My expectation is that if the attorneys had to take their payoff in kind, they would rarely settle for anything other than cash awards. And if they did, it would be some alternative compensation that had value on the open market.
I think we agree on the desired end result; where we differ is whether requiring lawyers’ compensation to be identical in kind to plaintiffs’ awards in contingency cases would suffice to make that happen. I think it would, and I also think it would be much more politically palatable. Specifically requiring awards to be in cash would punch a lot of Americans’ ‘overly meddlesome regulation’ button, but requiring attorneys to take a share, in kind, of whatever they won for plaintiffs, would hit the ‘fairness’ button, IMHO.

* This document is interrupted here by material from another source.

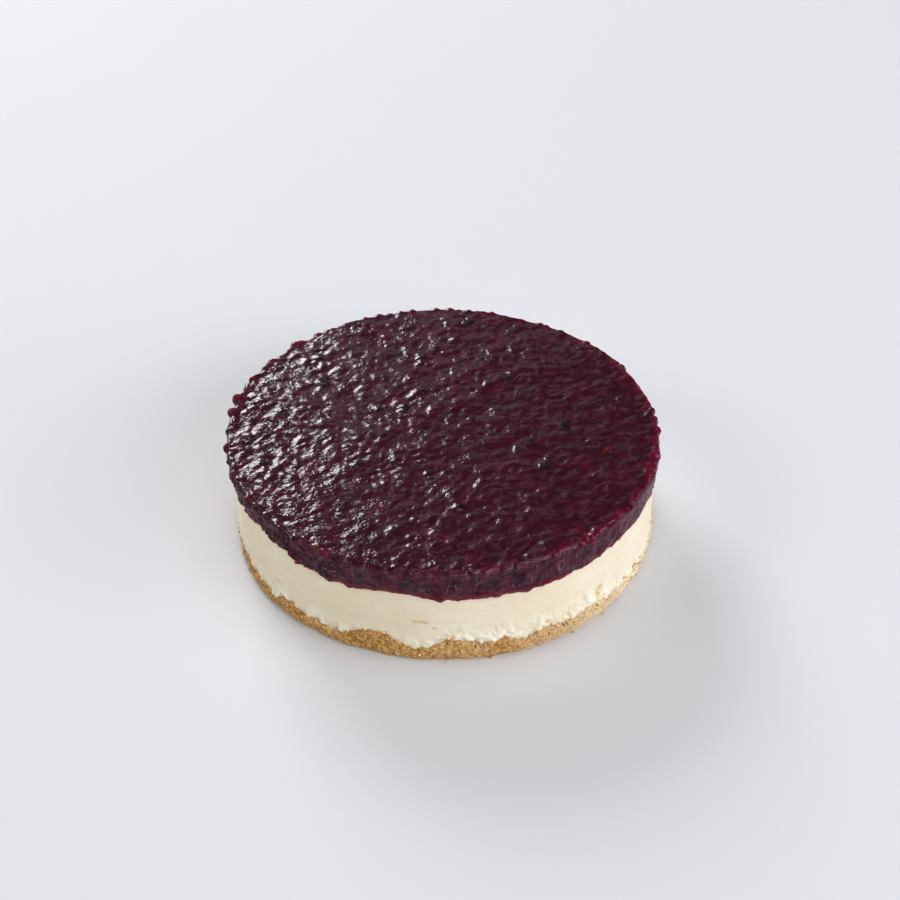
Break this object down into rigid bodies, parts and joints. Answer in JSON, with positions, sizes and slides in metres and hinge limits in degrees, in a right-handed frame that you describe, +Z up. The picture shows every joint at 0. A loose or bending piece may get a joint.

I think it’s the current system that allows defendants to escape the punitive aspect of the system, btw. Giving one attorney an eight-figure payday is much cheaper than paying a few hundred dollars each to a plaintiff class numbering in the millions. And the divergence of plaintiffs’ and attorneys’ interests that you have when the attorneys can win real money while the plaintiffs get coupons, is what allows both the restitutive and the punitive aspects of the system to be short-circuited.
The whole point of a class action lawsuit is the recognition that a single defendant has committed some tortious act against, or breaches a contract with, many similarly-situated would-be plaintiffs, but each individual act’s damages are so small that individual litigation would be cost-prohibitive. In other words, if Firestone sells you a bad tire, and then replaces the bad tire with a good tire, your damages are minimal - certainly not worth suing over; you’d spend mor ein filing fess than you’d collect in damages.
But if I can show there are a million similarly situated plaintiffs, each owed $50 in damages, and that each plaintiff would have to prove the same, common questions against the defendant, then the court will allow a class action.
So, unlike a traditional contingency fee, in which a lawyer undertakes part of the risk for a share of the reward, the individual share of the reward in a class action is never large – it starts out that way. If an individual class member has significant damages, he should remove himself from the class and litigate separately.
The class lawyer does all the work of identifying the potential class, research to show that the common questions predominate, and arguing the certification of the class. He also is responsible for identifying members of the potential class.
He does all this because without this, the individuals have no compensation at all. It’s unclear to me how people who are no worse off than they were before can complain. No one forces them to be part of a class- if their settlement is so odious, let them withdraw - or hire their own lawyer and pursue their own remedy.